-- BEGIN Data shown --
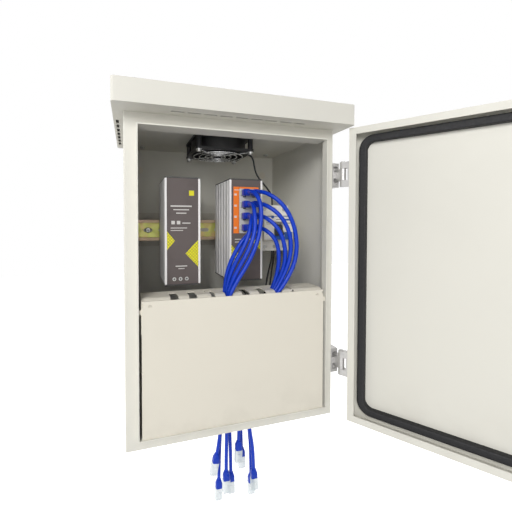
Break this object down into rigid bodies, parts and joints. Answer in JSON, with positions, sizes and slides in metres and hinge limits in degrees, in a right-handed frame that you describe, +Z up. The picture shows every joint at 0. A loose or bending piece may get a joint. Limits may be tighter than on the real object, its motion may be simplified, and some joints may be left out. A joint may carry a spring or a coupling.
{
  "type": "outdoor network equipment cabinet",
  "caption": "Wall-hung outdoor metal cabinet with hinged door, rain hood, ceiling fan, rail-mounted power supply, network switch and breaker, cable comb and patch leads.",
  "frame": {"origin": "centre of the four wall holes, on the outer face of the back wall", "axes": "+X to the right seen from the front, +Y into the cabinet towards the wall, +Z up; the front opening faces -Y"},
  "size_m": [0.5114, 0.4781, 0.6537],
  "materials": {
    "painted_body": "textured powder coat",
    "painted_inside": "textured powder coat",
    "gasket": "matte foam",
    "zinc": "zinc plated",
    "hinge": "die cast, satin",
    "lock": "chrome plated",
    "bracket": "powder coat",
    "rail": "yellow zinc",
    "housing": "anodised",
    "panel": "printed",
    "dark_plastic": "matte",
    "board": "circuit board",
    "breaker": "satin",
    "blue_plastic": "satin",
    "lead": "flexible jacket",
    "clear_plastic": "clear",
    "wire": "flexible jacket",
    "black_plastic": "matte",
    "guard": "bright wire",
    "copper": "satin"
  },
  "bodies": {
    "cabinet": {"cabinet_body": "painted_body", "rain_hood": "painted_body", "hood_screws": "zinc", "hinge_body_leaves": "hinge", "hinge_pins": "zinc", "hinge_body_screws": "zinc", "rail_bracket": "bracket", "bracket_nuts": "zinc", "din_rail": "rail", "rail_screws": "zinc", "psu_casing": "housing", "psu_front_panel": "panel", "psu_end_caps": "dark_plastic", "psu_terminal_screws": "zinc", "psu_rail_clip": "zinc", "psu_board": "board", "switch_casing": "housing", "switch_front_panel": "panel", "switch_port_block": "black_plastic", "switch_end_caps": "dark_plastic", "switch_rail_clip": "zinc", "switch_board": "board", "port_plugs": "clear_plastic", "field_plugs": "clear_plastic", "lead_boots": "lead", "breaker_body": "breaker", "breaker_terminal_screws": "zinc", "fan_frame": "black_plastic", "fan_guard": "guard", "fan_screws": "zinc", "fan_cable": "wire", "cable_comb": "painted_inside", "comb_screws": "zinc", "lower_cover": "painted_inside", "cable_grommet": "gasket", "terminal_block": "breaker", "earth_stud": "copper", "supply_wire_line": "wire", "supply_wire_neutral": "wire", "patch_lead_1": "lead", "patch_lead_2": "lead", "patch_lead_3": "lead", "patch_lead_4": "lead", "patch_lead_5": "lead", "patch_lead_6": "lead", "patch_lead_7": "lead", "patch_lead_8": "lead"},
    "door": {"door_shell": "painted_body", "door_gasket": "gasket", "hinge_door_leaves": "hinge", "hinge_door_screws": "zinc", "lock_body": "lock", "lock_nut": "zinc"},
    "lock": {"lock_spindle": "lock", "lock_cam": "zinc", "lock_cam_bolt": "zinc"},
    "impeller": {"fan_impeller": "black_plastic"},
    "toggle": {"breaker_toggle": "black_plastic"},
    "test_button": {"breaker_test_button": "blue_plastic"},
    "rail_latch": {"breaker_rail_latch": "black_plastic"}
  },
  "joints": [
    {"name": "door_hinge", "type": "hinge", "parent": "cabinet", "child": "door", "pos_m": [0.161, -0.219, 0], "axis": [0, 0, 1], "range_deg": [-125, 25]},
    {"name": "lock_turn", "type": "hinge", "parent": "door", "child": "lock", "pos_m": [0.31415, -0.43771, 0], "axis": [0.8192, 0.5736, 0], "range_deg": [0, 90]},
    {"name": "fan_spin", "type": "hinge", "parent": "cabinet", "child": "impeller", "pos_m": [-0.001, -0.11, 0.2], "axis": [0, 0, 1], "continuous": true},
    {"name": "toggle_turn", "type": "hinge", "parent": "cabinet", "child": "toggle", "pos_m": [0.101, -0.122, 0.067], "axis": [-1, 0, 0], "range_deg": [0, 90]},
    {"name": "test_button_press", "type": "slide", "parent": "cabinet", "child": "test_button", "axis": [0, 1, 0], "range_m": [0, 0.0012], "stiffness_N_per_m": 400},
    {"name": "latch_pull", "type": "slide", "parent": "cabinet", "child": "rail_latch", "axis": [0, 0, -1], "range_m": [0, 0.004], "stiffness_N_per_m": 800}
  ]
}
-- END Data shown --
__Brief__.
Output all of the material, please, exactly as it stands.

__Reply to the task__.
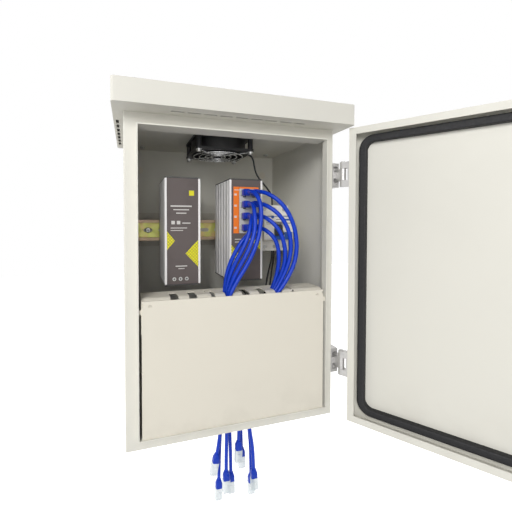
Break this object down into rigid bodies, parts and joints. Answer in JSON, with positions, sizes and slides in metres and hinge limits in degrees, in a right-handed frame that you describe, +Z up. The picture shows every joint at 0. A loose or bending piece may get a joint. Limits may be tighter than on the real object, its motion may be simplified, and some joints may be left out. A joint may carry a spring or a coupling.
{
  "type": "outdoor network equipment cabinet",
  "caption": "Wall-hung outdoor metal cabinet with hinged door, rain hood, ceiling fan, rail-mounted power supply, network switch and breaker, cable comb and patch leads.",
  "frame": {"origin": "centre of the four wall holes, on the outer face of the back wall", "axes": "+X to the right seen from the front, +Y into the cabinet towards the wall, +Z up; the front opening faces -Y"},
  "size_m": [0.5114, 0.4781, 0.6537],
  "materials": {
    "painted_body": "textured powder coat",
    "painted_inside": "textured powder coat",
    "gasket": "matte foam",
    "zinc": "zinc plated",
    "hinge": "die cast, satin",
    "lock": "chrome plated",
    "bracket": "powder coat",
    "rail": "yellow zinc",
    "housing": "anodised",
    "panel": "printed",
    "dark_plastic": "matte",
    "board": "circuit board",
    "breaker": "satin",
    "blue_plastic": "satin",
    "lead": "flexible jacket",
    "clear_plastic": "clear",
    "wire": "flexible jacket",
    "black_plastic": "matte",
    "guard": "bright wire",
    "copper": "satin"
  },
  "bodies": {
    "cabinet": {"cabinet_body": "painted_body", "rain_hood": "painted_body", "hood_screws": "zinc", "hinge_body_leaves": "hinge", "hinge_pins": "zinc", "hinge_body_screws": "zinc", "rail_bracket": "bracket", "bracket_nuts": "zinc", "din_rail": "rail", "rail_screws": "zinc", "psu_casing": "housing", "psu_front_panel": "panel", "psu_end_caps": "dark_plastic", "psu_terminal_screws": "zinc", "psu_rail_clip": "zinc", "psu_board": "board", "switch_casing": "housing", "switch_front_panel": "panel", "switch_port_block": "black_plastic", "switch_end_caps": "dark_plastic", "switch_rail_clip": "zinc", "switch_board": "board", "port_plugs": "clear_plastic", "field_plugs": "clear_plastic", "lead_boots": "lead", "breaker_body": "breaker", "breaker_terminal_screws": "zinc", "fan_frame": "black_plastic", "fan_guard": "guard", "fan_screws": "zinc", "fan_cable": "wire", "cable_comb": "painted_inside", "comb_screws": "zinc", "lower_cover": "painted_inside", "cable_grommet": "gasket", "terminal_block": "breaker", "earth_stud": "copper", "supply_wire_line": "wire", "supply_wire_neutral": "wire", "patch_lead_1": "lead", "patch_lead_2": "lead", "patch_lead_3": "lead", "patch_lead_4": "lead", "patch_lead_5": "lead", "patch_lead_6": "lead", "patch_lead_7": "lead", "patch_lead_8": "lead"},
    "door": {"door_shell": "painted_body", "door_gasket": "gasket", "hinge_door_leaves": "hinge", "hinge_door_screws": "zinc", "lock_body": "lock", "lock_nut": "zinc"},
    "lock": {"lock_spindle": "lock", "lock_cam": "zinc", "lock_cam_bolt": "zinc"},
    "impeller": {"fan_impeller": "black_plastic"},
    "toggle": {"breaker_toggle": "black_plastic"},
    "test_button": {"breaker_test_button": "blue_plastic"},
    "rail_latch": {"breaker_rail_latch": "black_plastic"}
  },
  "joints": [
    {"name": "door_hinge", "type": "hinge", "parent": "cabinet", "child": "door", "pos_m": [0.161, -0.219, 0], "axis": [0, 0, 1], "range_deg": [-125, 25]},
    {"name": "lock_turn", "type": "hinge", "parent": "door", "child": "lock", "pos_m": [0.31415, -0.43771, 0], "axis": [0.8192, 0.5736, 0], "range_deg": [0, 90]},
    {"name": "fan_spin", "type": "hinge", "parent": "cabinet", "child": "impeller", "pos_m": [-0.001, -0.11, 0.2], "axis": [0, 0, 1], "continuous": true},
    {"name": "toggle_turn", "type": "hinge", "parent": "cabinet", "child": "toggle", "pos_m": [0.101, -0.122, 0.067], "axis": [-1, 0, 0], "range_deg": [0, 90]},
    {"name": "test_button_press", "type": "slide", "parent": "cabinet", "child": "test_button", "axis": [0, 1, 0], "range_m": [0, 0.0012], "stiffness_N_per_m": 400},
    {"name": "latch_pull", "type": "slide", "parent": "cabinet", "child": "rail_latch", "axis": [0, 0, -1], "range_m": [0, 0.004], "stiffness_N_per_m": 800}
  ]
}